JURI broadly backs Commission proposal

By Gaspard Sebag | Thursday 26 April 2012

The European Commission’s proposals to reform the EU staff regulations were broadly supported by the European Parliament’s Committee on Legal Affairs (JURI), on 25 April. The central plank of the reforms - a 5% staff reduction in each institution and agency - stays in Dagmar Roth-Behrendt’s (S&D, Germany) report backed by 19 MEPs (three against and two abstentions). JURI members also added new rules to protect whistleblowers and a cooling-off period for civil servants in order to prevent conflicts of interest.

Administration Commissioner Maros Sefcovic welcomed the adoption of the report, which he believes presents an “overall balanced approach”. Greens-EFA deputies voted against after their demand for the introduction of a progressive levy on the salaries of higher-earning EU officials was rejected.

With this proposed reform, the EU executive hopes to make a total of €1 billion in savings in the 2014-2020 multiannual financial framework (MFF). Around 80% of these savings would stem from the proposed 5% staff reduction, which the 50 EU institutions and agencies, employing around 55,000 staff members, are to act upon mainly by not replacing certain departures starting in 2013.

Though most of the Commission’s proposals in the new regulation were backed, JURI did introduce new elements and made changes. MEPs decided to extend the maximum duration of contracts for auxiliary contract staff from three to five years instead of six. Deputies want to reduce the number of days per year granted to staff members to travel back to their place of origin by half a day more than the EU executive, which proposed to push it down from a maximum six to three days.
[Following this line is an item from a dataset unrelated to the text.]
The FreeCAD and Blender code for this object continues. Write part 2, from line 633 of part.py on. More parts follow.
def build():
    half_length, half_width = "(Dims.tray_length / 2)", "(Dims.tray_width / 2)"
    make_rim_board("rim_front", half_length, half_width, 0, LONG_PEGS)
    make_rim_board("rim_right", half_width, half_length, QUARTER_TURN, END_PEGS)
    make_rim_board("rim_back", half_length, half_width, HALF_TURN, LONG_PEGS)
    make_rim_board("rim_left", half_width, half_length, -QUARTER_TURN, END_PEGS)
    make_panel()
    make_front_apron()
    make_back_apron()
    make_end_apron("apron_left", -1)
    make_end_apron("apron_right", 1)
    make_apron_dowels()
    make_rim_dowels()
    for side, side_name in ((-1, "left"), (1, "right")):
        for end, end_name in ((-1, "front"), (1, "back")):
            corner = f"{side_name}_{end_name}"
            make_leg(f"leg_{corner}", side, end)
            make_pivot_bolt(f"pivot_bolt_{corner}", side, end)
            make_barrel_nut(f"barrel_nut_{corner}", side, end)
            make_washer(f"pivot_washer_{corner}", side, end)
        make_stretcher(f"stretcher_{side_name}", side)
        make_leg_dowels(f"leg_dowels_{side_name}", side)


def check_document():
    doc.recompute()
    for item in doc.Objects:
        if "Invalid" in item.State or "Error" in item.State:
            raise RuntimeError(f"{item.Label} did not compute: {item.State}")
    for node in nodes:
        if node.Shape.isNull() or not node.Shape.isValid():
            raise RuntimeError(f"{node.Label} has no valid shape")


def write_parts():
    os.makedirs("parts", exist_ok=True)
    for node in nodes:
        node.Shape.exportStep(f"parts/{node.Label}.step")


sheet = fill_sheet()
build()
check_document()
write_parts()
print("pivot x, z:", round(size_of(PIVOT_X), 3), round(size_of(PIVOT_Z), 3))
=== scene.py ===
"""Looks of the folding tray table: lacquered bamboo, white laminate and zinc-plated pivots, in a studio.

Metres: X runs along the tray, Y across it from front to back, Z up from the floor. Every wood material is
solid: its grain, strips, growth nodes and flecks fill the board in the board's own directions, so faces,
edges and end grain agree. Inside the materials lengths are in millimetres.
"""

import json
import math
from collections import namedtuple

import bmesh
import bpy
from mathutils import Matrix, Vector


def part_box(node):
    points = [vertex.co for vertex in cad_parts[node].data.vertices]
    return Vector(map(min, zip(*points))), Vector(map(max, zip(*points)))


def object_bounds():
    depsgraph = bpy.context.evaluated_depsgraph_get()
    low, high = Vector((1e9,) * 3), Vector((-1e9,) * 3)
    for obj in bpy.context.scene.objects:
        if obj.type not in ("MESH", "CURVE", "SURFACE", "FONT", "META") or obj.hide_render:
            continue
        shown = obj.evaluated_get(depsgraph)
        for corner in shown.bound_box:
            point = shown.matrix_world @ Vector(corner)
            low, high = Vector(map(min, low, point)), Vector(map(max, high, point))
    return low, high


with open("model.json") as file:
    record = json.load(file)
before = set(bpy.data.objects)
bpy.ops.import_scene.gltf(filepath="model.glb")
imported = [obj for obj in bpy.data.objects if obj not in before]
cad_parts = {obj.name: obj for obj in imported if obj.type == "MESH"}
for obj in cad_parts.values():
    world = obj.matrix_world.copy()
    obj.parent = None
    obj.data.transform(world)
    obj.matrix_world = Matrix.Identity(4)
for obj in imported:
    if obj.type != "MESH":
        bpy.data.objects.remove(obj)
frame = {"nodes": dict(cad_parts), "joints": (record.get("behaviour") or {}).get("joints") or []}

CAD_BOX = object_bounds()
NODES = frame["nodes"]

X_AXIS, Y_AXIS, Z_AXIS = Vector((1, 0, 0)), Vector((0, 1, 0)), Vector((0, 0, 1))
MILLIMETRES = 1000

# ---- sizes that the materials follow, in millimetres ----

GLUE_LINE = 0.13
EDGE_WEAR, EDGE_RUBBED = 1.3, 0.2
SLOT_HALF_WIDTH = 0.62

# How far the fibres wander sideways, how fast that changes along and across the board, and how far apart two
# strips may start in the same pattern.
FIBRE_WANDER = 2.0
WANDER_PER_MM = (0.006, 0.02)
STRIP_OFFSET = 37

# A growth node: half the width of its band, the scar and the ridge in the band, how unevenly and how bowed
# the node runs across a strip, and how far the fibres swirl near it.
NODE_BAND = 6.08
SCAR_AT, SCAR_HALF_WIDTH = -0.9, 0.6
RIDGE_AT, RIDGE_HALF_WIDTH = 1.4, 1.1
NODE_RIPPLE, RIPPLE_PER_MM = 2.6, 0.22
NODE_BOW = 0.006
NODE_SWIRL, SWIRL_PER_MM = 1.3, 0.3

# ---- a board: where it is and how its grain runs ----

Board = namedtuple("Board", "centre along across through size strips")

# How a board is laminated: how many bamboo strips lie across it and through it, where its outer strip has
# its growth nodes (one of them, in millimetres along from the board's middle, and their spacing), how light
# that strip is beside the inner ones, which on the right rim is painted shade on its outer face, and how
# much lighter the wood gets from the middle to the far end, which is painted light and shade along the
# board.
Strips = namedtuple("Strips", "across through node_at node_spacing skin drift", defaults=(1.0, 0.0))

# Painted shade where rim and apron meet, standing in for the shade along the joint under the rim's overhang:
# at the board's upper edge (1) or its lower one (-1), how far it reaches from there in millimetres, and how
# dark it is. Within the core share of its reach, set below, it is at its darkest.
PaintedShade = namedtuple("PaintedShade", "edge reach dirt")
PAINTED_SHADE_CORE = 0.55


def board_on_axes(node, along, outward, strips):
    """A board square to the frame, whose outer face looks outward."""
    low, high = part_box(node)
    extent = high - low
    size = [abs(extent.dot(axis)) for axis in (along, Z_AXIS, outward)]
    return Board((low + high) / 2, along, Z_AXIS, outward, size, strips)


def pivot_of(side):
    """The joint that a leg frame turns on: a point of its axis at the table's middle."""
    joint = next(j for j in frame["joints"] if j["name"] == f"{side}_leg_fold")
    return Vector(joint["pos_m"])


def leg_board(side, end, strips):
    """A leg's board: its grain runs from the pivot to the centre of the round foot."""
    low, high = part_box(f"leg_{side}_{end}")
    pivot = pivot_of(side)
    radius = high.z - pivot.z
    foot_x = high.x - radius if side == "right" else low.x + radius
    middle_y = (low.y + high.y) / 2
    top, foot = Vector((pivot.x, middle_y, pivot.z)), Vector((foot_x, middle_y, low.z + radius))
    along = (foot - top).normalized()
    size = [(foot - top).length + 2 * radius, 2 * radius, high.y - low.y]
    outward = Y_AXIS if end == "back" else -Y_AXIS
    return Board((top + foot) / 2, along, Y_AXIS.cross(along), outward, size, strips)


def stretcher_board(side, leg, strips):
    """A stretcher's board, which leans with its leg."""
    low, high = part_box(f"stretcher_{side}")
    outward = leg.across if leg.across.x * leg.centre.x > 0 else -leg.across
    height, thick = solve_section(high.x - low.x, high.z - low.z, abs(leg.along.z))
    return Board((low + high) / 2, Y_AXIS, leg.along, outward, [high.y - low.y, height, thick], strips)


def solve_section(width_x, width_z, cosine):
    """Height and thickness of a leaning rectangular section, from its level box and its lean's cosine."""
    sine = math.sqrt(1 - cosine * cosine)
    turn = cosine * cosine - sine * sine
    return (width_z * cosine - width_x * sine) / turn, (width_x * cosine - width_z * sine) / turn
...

MEPs also took advantage of the reform of the EU staff regulations to push for tougher rules on conflicts of interest. They request that former senior officials be banned from engaging in lobbying or advocacy vis-à-vis staff of their former institution on matters for which they were responsible during twelve months after they leave the service. Furthermore, JURI demanded that each institution put in place a procedure for handing complaints of whistleblowers.

AUTOMATIC DISMISSAL

Case of incompetence will no longer be business-as-usual for EU staff, say deputies. An amendment to Roth-Berhendt’s report states that officials whose performance is deemed “unsatisfactory” over three consecutive years in the annual reports compiled by his or her superiors are to be downgraded by one notch. If their performance is still deemed unsatisfactory in the next two annual reports then the officials should face automatically dismissal.
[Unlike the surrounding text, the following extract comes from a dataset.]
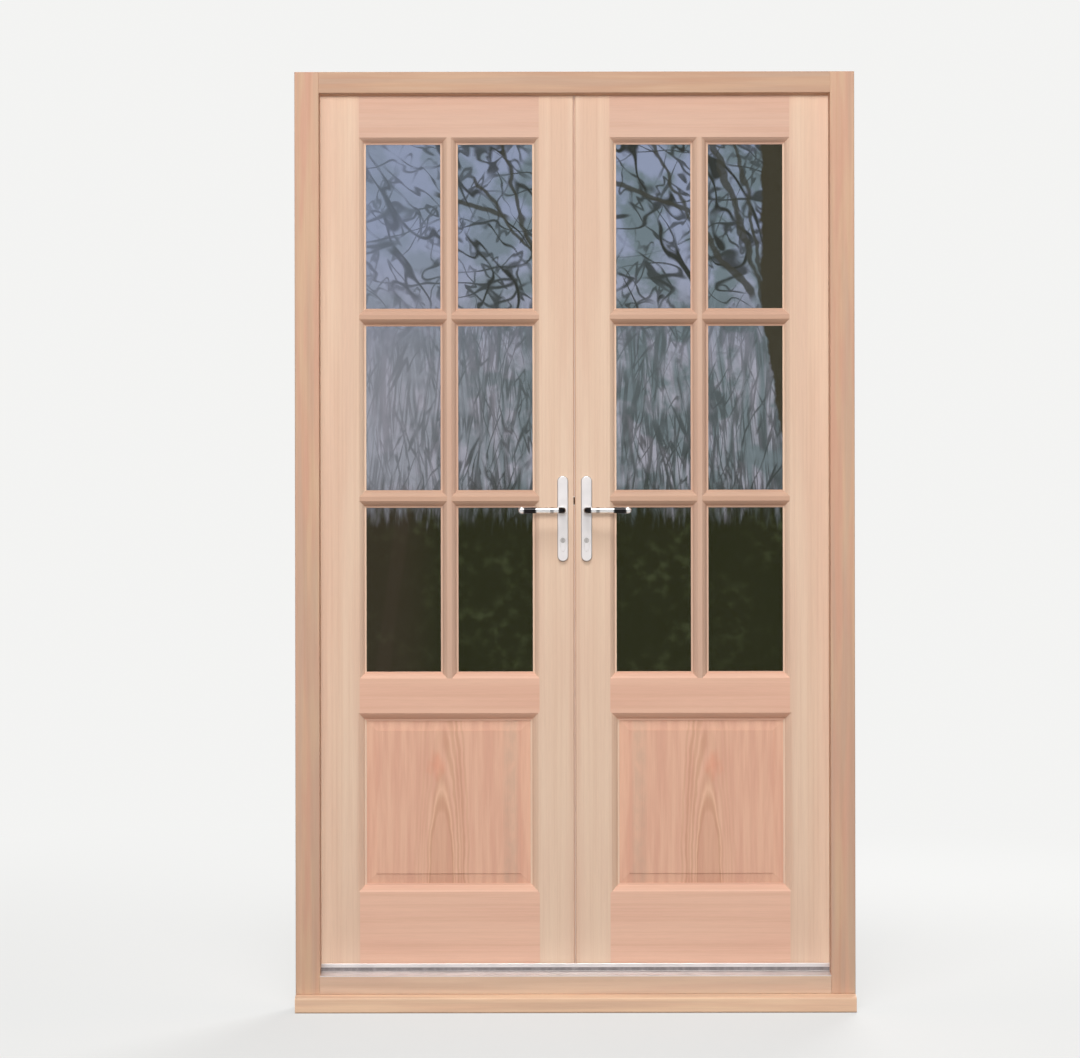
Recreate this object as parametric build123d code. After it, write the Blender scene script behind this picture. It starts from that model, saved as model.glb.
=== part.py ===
from build123d import *
import os

# Pair of timber french doors in their own frame, opening inwards.
# Millimetres. X runs right along the front, Y runs into the building and Z is up.
# The origin is under the middle of the cill, at the middle of the frame's depth.

# Frame timber
FRAME_WIDTH = 1266.0
FRAME_HEIGHT = 2125.0
FRAME_DEPTH = 94.0
JAMB_WIDTH = 55.0
HEAD_HEIGHT = 48.0
STOP_DEPTH = 47.0
REBATE = 12.0
ARRIS = 2.0
STUB_TENON = 20.0
STUB_THICKNESS = 20.0
STUB_SHOULDER = 8.0
TENON_END_GAP = 0.5

# Cill and the sill rail on it
CILL_HEIGHT = 39.0
CILL_NOSE = 25.0
CILL_FALL = 5.0
NOSE_RADIUS = 4.0
DRIP_WIDTH = 6.0
DRIP_DEPTH = 5.0
DRIP_INSET = 9.0
SILL_RAIL_HEIGHT = 40.0
SILL_BEVEL = 1.5

# Threshold bar, an extrusion under the leaves
DECK_LIP = 2.0
DECK_FALL = 5.0
UPSTAND_THICKNESS = 6.0
UPSTAND_HEIGHT = 17.0
BOX_TOP = 14.0
BOX_WALL = 2.0
MIDDLE_CHAMBER = 18.0
GASKET_HEIGHT = 8.0
GASKET_DEPTH = 2.0
GASKET_DROP = 8.5
UPSTAND_RADIUS = 1.2

# Leaves
LEAF_THICKNESS = 44.0
FLOOR_GAP = 5.0
FACE_GAP = 3.0
EDGE_GAP = 3.0
MEETING_GAP = 5.0
LEAF_ARRIS = 2.0
HINGE_STILE = 112.0
MEETING_STILE = 93.0
TOP_RAIL = 118.0
MID_RAIL = 112.0
BOTTOM_RAIL = 185.0
PANEL_HEIGHT = 371.0
TENON_LENGTH = 55.0
TENON_THICKNESS = 14.0
TENON_SHOULDER = 14.0

# Moulding worked on the stiles, rails and bars, wider and deeper round the panel
MOULD_WIDTH = 15.0
MOULD_DEPTH = 15.0
PANEL_MOULD_WIDTH = 18.0
PANEL_MOULD_DEPTH = 16.5
PANEL_SHIFT = 3.0
MOULD_STEP = 0.5
MOULD_FILLET = 4.0
MOULD_LIP = 1.5
MOULD_SWELL = 1.2

# Glazing
COLUMNS = 2
ROWS = 3
BAR_WIDTH = 40.0
BAR_TENON = 8.0
BAR_TENON_LENGTH = 4.0
GLASS_REBATE = 12.0
GLASS_EDGE_GAP = 2.0
PANE_THICKNESS = 4.0
SPACER_WIDTH = 8.0
SPACER_THICKNESS = 8.0
SPACER_INSET = 1.0
BEAD_HEIGHT = 11.5
BEAD_BEVEL = 6.0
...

Several of the Commission’s proposals were left unchanged by the committee vote: MEPs agree to increase the minimum weekly working hours from 37.5 to 40; to raise the solidarity levy taken out of civil servants’ salaries from 5.5% to 6%; and increase the normal retirement age up to 65 years instead of 63 and the early retirement age from 55 to 58 years.

Upon request from several member states, the Commission proposed to recast the ‘Method’ used for adjusting salaries and pensions of EU staff every year. Parliamentarians backed the Commission’s proposal in full. They agreed with the EU executive that the adjustment should be calculated from nominal - rather than real - salary changes in all member states rather than from only eight so-called ‘old’ member states as is the case today. MEPs also okayed the new exception clause, which would enable to deviate from the ‘Method’ in case the EU’s GDP decreases and at the same time the gap between the adjustment value of remuneration and pension of EU staff and change in the EU’s GDP exceeds two percentage points. The final change proposed by the Commission that JURI members chose to leave unchanged is to replace the Brussels International Index, used to calculate the increase in cost of living, by a joint correction coefficient for Brussels and Luxembourg.

Member states, which request “very substantial reductions” in administrative expenditure in the next MFF, and deputies appear sharply divided. Urgency is, however, of the essence because if no agreement is found by the end of 2012, both the Method and the special levy will expire.